>> BEGIN DATA SEGMENT

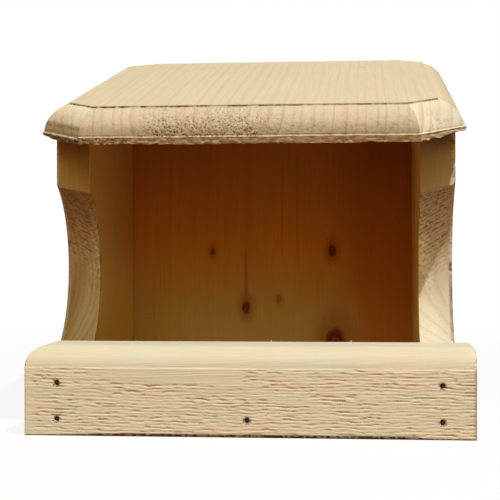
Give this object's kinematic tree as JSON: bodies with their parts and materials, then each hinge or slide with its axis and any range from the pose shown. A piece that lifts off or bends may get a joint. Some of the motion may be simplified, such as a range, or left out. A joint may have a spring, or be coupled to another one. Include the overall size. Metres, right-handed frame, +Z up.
{
  "type": "birdhouse",
  "caption": "Open-fronted wooden nest box with scalloped sides, a thick front rail and a sloping moulded roof board with clipped corners.",
  "frame": {"origin": "on the ground, in the middle of the rectangle that the two sides stand on", "axes": "+Z up, -Y out of the open front, +X to the right of someone who looks into the front"},
  "size_m": [0.238, 0.2336, 0.2282],
  "materials": {
    "pine_roof": "planed pale pine with its grain from front to rear, unfinished",
    "pine_side": "planed pale pine with upright grain and a sawn scallop, unfinished",
    "pine_back": "planed knotty pine with upright grain, unfinished",
    "pine_floor": "planed pale pine, unfinished",
    "pine_rail": "rough-sawn face and planed rounded top, unfinished pale pine",
    "nail_steel": "dull plain steel"
  },
  "bodies": {
    "root": {"roof_board": "pine_roof", "side_left": "pine_side", "side_right": "pine_side", "back_board": "pine_back", "floor_board": "pine_floor", "front_rail": "pine_rail", "rail_nails": "nail_steel", "left_side_nails": "nail_steel", "right_side_nails": "nail_steel", "roof_nails": "nail_steel"}
  },
  "joints": []
}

>> END DATA SEGMENT

TO DO: Extract each line from the listing above, please, and repeat it exactly.

WRITTEN RESPONSE:
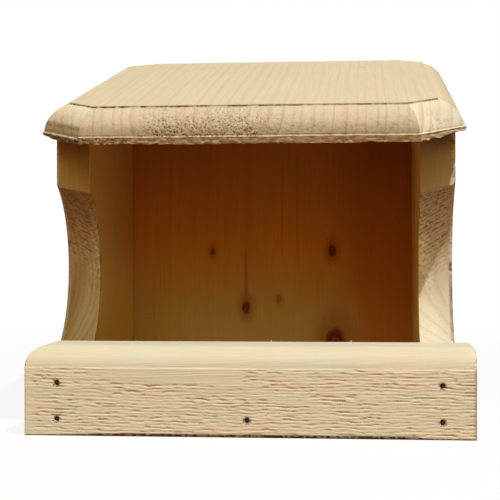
Give this object's kinematic tree as JSON: bodies with their parts and materials, then each hinge or slide with its axis and any range from the pose shown. A piece that lifts off or bends may get a joint. Some of the motion may be simplified, such as a range, or left out. A joint may have a spring, or be coupled to another one. Include the overall size. Metres, right-handed frame, +Z up.
{
  "type": "birdhouse",
  "caption": "Open-fronted wooden nest box with scalloped sides, a thick front rail and a sloping moulded roof board with clipped corners.",
  "frame": {"origin": "on the ground, in the middle of the rectangle that the two sides stand on", "axes": "+Z up, -Y out of the open front, +X to the right of someone who looks into the front"},
  "size_m": [0.238, 0.2336, 0.2282],
  "materials": {
    "pine_roof": "planed pale pine with its grain from front to rear, unfinished",
    "pine_side": "planed pale pine with upright grain and a sawn scallop, unfinished",
    "pine_back": "planed knotty pine with upright grain, unfinished",
    "pine_floor": "planed pale pine, unfinished",
    "pine_rail": "rough-sawn face and planed rounded top, unfinished pale pine",
    "nail_steel": "dull plain steel"
  },
  "bodies": {
    "root": {"roof_board": "pine_roof", "side_left": "pine_side", "side_right": "pine_side", "back_board": "pine_back", "floor_board": "pine_floor", "front_rail": "pine_rail", "rail_nails": "nail_steel", "left_side_nails": "nail_steel", "right_side_nails": "nail_steel", "roof_nails": "nail_steel"}
  },
  "joints": []
}